Bilhassa Akdeniz gibi yoğun ağaçlı alanlarda, “yangın şeritleri” etkili bir çözüm olabilir. Bu şeritlerde, geniş alanlar bitki örtüsünden tamamen arındırılıyor.  Yangın, bu şeritlerde ilerleyemiyor ya da karşı ateşle durdurulabiliyor. Bu alanlara su verilerek yangının geçişinin daha da zorlaştırılması mümkün.

Yollar ya da nehirler de bu amaçla kullanılabilir. Ancak kenarındaki ot, çalı ve çöplerin temizlenmesi şart. Yeni yangın şeritleri ise itfaiyenin erişebileceği noktalarda olmalı.

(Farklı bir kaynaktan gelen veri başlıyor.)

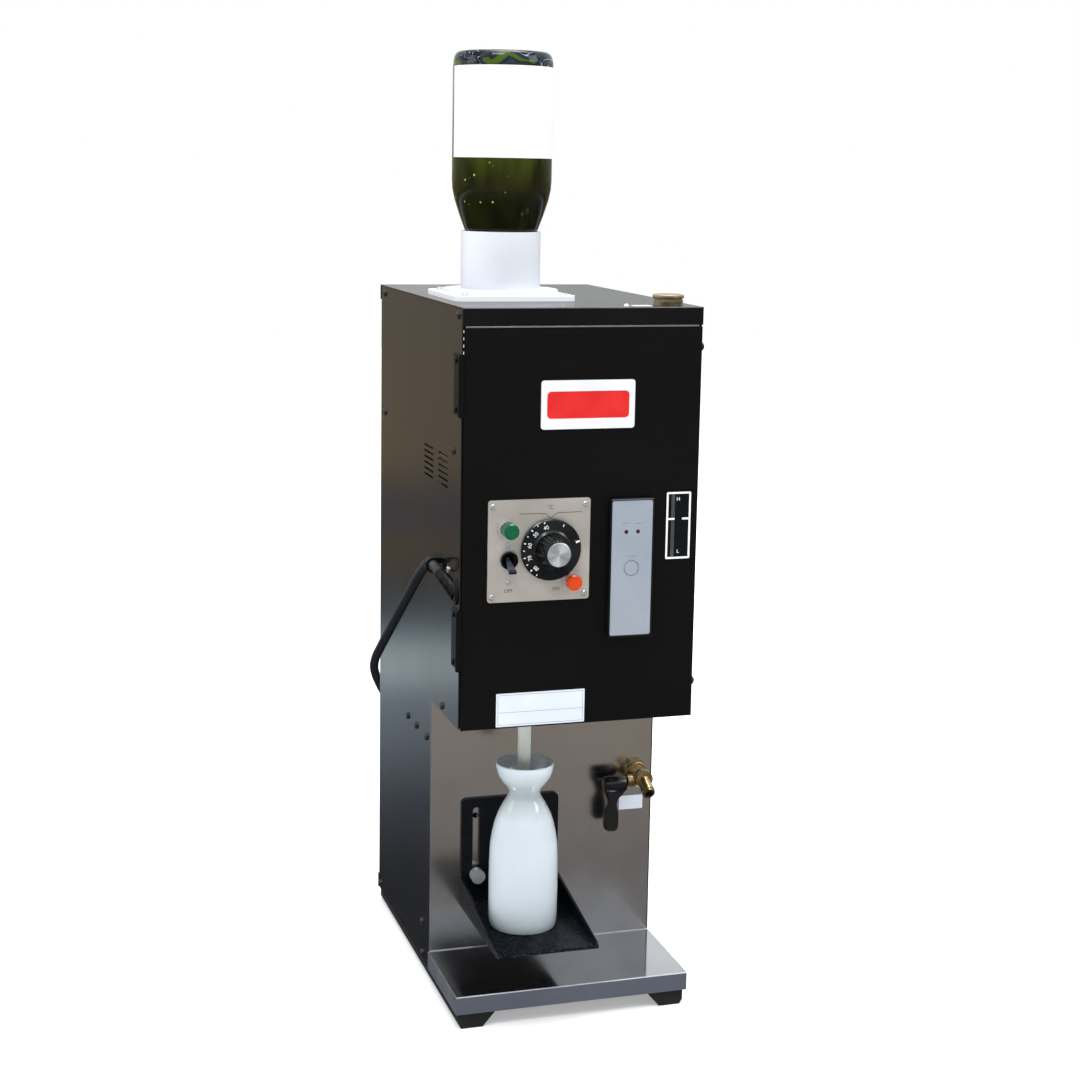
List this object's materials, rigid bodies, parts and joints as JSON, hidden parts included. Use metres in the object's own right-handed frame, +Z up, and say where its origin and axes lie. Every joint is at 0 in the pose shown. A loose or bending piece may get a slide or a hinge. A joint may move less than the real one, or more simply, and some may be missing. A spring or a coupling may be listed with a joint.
{
  "type": "sake warmer machine",
  "caption": "Tall sake warmer: hinged control door, inverted bottle in a collar, hot tank, dispensing tube over a flask on a sliding shelf, drain cock.",
  "frame": {"origin": "centre of the base on the floor, measured without the mains cord", "axes": "+Z up, the front with the door faces -Y, +X to the right seen from the front"},
  "size_m": [0.2627, 0.549, 0.954],
  "materials": {
    "black_paint": "fine textured black powder coat",
    "top_paint": "dark satin paint",
    "door_paint": "smooth black satin paint",
    "stainless": "fine brushed, nearly mirror",
    "tank_steel": "2B sheet",
    "runner_black": "matt black",
    "screw_black": "black oxide",
    "screw_silver": "plated",
    "white_pvc": "satin white",
    "silicone": "milky translucent",
    "brass": "cast and machined",
    "glass_clear": "clear",
    "glass_green": "dark olive glass",
    "cord_rubber": "black rubber",
    "hinge_black": "black",
    "plate_white": "white enamel",
    "plate_satin": "satin silver, slightly warm",
    "phenolic": "black moulded",
    "appliance_white": "moulded",
    "lens_green": "translucent green",
    "lens_orange": "translucent orange",
    "membrane_grey": "fine matt film",
    "board_green": "circuit board",
    "porcelain": "white glaze",
    "pump_grey": "moulded",
    "case_black": "satin black moulded",
    "shelf_black": "black gloss paint"
  },
  "bodies": {
    "cabinet": {"side_panel_left": "black_paint", "side_panel_right": "black_paint", "top_cover": "top_paint", "rear_cover": "black_paint", "column_panel": "stainless", "head_floor": "stainless", "drip_tray": "stainless", "base_plate": "black_paint", "runners": "runner_black", "cabinet_screws": "screw_black", "hinge_fixed": "hinge_black", "door_catches": "screw_black", "bottle_collar": "white_pvc", "collar_screws": "screw_silver", "bottle_socket": "tank_steel", "sake_pipe": "silicone", "sake_pump": "pump_grey", "nozzle_fitting": "tank_steel", "dispense_tube": "silicone", "water_tank": "tank_steel", "tank_lid": "tank_steel", "heater_element": "tank_steel", "filler_neck": "brass", "sight_tube": "glass_clear", "tank_pipes": "brass", "drain_cock": "brass", "electrics_box": "appliance_white", "cord_gland": "cord_rubber", "cord_clip": "phenolic", "cord_run": "cord_rubber", "cord_coil": "cord_rubber", "cord_tail": "cord_rubber", "mains_plug": "cord_rubber"},
    "door": {"door_shell": "door_paint", "door_hinge_leaves": "hinge_black", "nameplate": "plate_white", "control_plate": "plate_satin", "thermostat_body": "appliance_white", "switch_body": "phenolic", "lamp_bezels": "screw_silver", "lamp_green": "lens_green", "lamp_orange": "lens_orange", "membrane_case": "case_black", "membrane_panel": "membrane_grey", "circuit_box": "board_green", "gauge_window": "glass_clear", "plate_screws": "screw_silver"},
    "dial": {"dial": "phenolic"},
    "toggle": {"toggle_lever": "phenolic"},
    "manual_key": {"manual_key": "membrane_grey"},
    "drain_lever": {"drain_lever": "phenolic"},
    "shelf": {"shelf_bracket": "shelf_black"},
    "thumb_left": {"thumb_screw_left": "screw_silver"},
    "thumb_right": {"thumb_screw_right": "screw_silver"},
    "filler_cap": {"filler_cap": "brass"},
    "bottle": {"bottle": "glass_green", "bottle_base": "glass_green", "bottle_shoulder": "glass_green", "bottle_neck": "glass_green"},
    "flask": {"flask": "porcelain"}
  },
  "joints": [
    {"name": "door_hinge", "type": "hinge", "parent": "cabinet", "child": "door", "pos_m": [-0.1215, -0.165, 0.497], "axis": [0, 0, -1], "range_deg": [0, 110]},
    {"name": "dial_turn", "type": "hinge", "parent": "door", "child": "dial", "pos_m": [-0.0312, -0.1785, 0.4782], "axis": [0, 1, 0], "range_deg": [-74, 148]},
    {"name": "power_toggle", "type": "hinge", "parent": "door", "child": "toggle", "pos_m": [-0.0726, -0.1585, 0.4692], "axis": [-1, 0, 0], "range_deg": [0, 48.8]},
    {"name": "manual_press", "type": "slide", "parent": "door", "child": "manual_key", "axis": [0, 1, 0], "range_m": [0, 0.0007], "stiffness_N_per_m": 200},
    {"name": "drain_turn", "type": "hinge", "parent": "cabinet", "child": "drain_lever", "pos_m": [0.09, -0.0735, 0.209], "axis": [-1, 0, 0], "range_deg": [0, 90]},
    {"name": "shelf_slide", "type": "slide", "parent": "cabinet", "child": "shelf", "axis": [0, 0, -1], "range_m": [0, 0.044]},
    {"name": "thumb_left_turn", "type": "hinge", "parent": "cabinet", "child": "thumb_left", "pos_m": [-0.0716, -0.0579, 0.116], "axis": [0, -1, 0], "continuous": true},
    {"name": "thumb_right_turn", "type": "hinge", "parent": "cabinet", "child": "thumb_right", "pos_m": [-0.0014, -0.0579, 0.116], "axis": [0, -1, 0], "continuous": true},
    {"name": "filler_cap_lift", "type": "slide", "parent": "cabinet", "child": "filler_cap", "axis": [0, 0, 1], "range_m": [0, 0.04]},
    {"name": "bottle_lift", "type": "slide", "parent": "cabinet", "child": "bottle", "axis": [0, 0, 1], "range_m": [0, 0.14]},
    {"name": "flask_slide", "type": "slide", "parent": "shelf", "child": "flask", "axis": [0, -1, 0], "range_m": [0, 0.1], "deforming": ["dispense_tube"]}
  ]
}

Ormanlık alanlara yakın yerleşim birimleri için yeşil yangın bariyerleri dikilebilir. Orta Avrupa’da bunun için yerli yapraklı ağaçlar tercih ediliyor. Yangına hassas bitkilerin yerleşim alanlarından uzak tutulması önemli. Örneğin ABD’deki yangınlarda yayılmanın bir nedeni, hızlı büyüyen ve çabuk tutuşan yabancı bir ot türü olan Cheatgrass.

Orman yangını başladığında müdahale süresi hayati. Bunun için bazı Alman eyaletlerinde gözetleme kameraları kullanılıyor. Bu kameralar fotoğraf çekip analiz merkezine iletiyor. Yangın teyit edilirse, hemen itfaiyeye haber veriliyor.

Ayrıca bölgede su erişimi sağlanmalı. Yangın uçakları ve helikopterlerin de riskli alanlarda hazır bulundurulması gerekiyor.

Sonuç: İklim krizinin etkileriyle yangınlar artacak. Ancak doğru hazırlık, iyi bir orman yönetimi ve etkin müdahale, etkileri azaltabilir.